━━━ DATASET SECTION

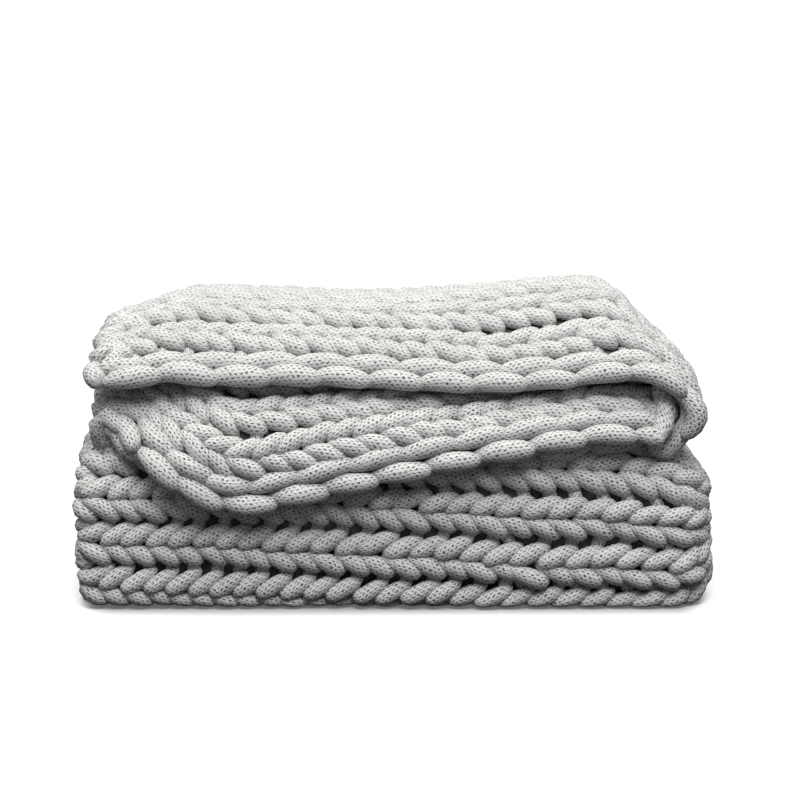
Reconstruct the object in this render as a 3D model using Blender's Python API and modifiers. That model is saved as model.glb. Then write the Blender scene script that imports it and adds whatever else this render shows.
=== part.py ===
"""Chunky rib-knit blanket, folded in four one way and in three the other way.

The blanket is one sheet. It is first folded along its ribs into a flat panel of four layers. That panel
is then folded over itself from front to back like a letter, so that twelve layers lie in the stack.
The cloth starts as a flat grid: its columns follow the ribs and its rows run across them. Each grid
point is then carried to its place in the folded stack.
"""
import math
from collections import namedtuple

import bmesh
import bpy
import numpy as np

OBJECT_NAME = "chunky_knit_blanket"

# The flat cloth, in metres
CLOTH_THICKNESS = 0.0125    # through the cloth at any one place
RIB_RISE = 0.0024           # how far the ribs weave the cloth to either side
EDGE_TO_RIB = 0.0125        # from one edge to the middle of the first rib, and the least that is left at the other
CLOTH_LENGTH = 1.3280       # across the ribs
RibPitch = namedtuple("RibPitch", "place pitch")
RIB_PITCHES = (             # from one rib to the next on one face, by how far along the cloth it lies
    RibPitch(0.000, 0.0243),
    RibPitch(0.037, 0.0253),
    RibPitch(0.062, 0.031),
    RibPitch(0.350, 0.031),
    RibPitch(0.400, 0.039),
    RibPitch(0.580, 0.039),
    RibPitch(0.640, 0.0535),
    RibPitch(0.860, 0.0535),
    RibPitch(0.910, 0.0187),   # close on the flat cloth, because the front fold stretches its outer layers
    RibPitch(1.020, 0.0187),
    RibPitch(1.070, 0.054),
)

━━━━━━

__GIVEN INSTRUCTION__
Copy every line exactly. Leave nothing out.

__FULL ANSWER__
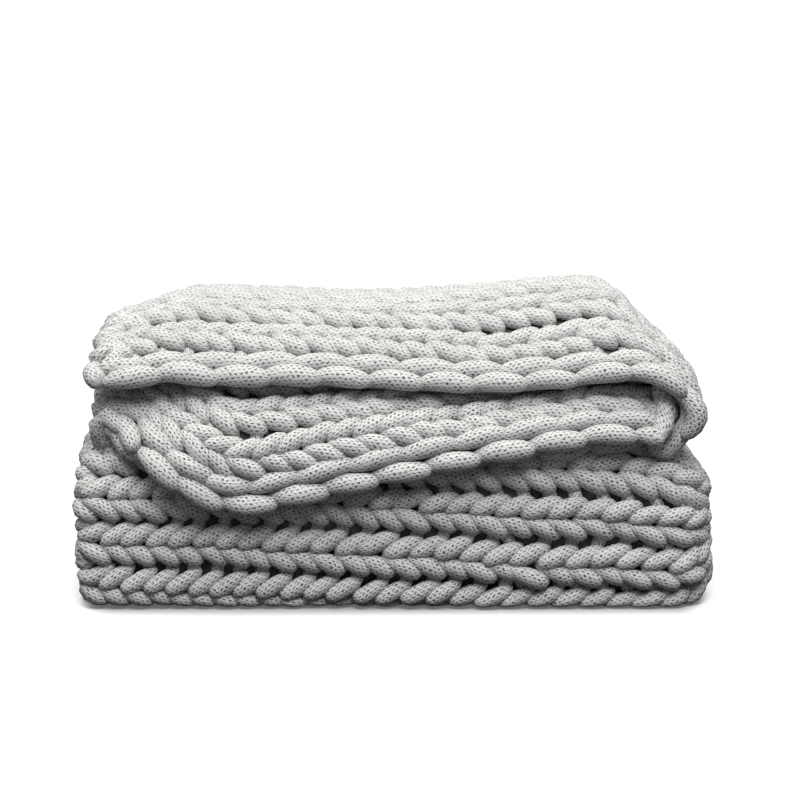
Reconstruct the object in this render as a 3D model using Blender's Python API and modifiers. That model is saved as model.glb. Then write the Blender scene script that imports it and adds whatever else this render shows.
=== part.py ===
"""Chunky rib-knit blanket, folded in four one way and in three the other way.

The blanket is one sheet. It is first folded along its ribs into a flat panel of four layers. That panel
is then folded over itself from front to back like a letter, so that twelve layers lie in the stack.
The cloth starts as a flat grid: its columns follow the ribs and its rows run across them. Each grid
point is then carried to its place in the folded stack.
"""
import math
from collections import namedtuple

import bmesh
import bpy
import numpy as np

OBJECT_NAME = "chunky_knit_blanket"

# The flat cloth, in metres
CLOTH_THICKNESS = 0.0125    # through the cloth at any one place
RIB_RISE = 0.0024           # how far the ribs weave the cloth to either side
EDGE_TO_RIB = 0.0125        # from one edge to the middle of the first rib, and the least that is left at the other
CLOTH_LENGTH = 1.3280       # across the ribs
RibPitch = namedtuple("RibPitch", "place pitch")
RIB_PITCHES = (             # from one rib to the next on one face, by how far along the cloth it lies
    RibPitch(0.000, 0.0243),
    RibPitch(0.037, 0.0253),
    RibPitch(0.062, 0.031),
    RibPitch(0.350, 0.031),
    RibPitch(0.400, 0.039),
    RibPitch(0.580, 0.039),
    RibPitch(0.640, 0.0535),
    RibPitch(0.860, 0.0535),
    RibPitch(0.910, 0.0187),   # close on the flat cloth, because the front fold stretches its outer layers
    RibPitch(1.020, 0.0187),
    RibPitch(1.070, 0.054),
)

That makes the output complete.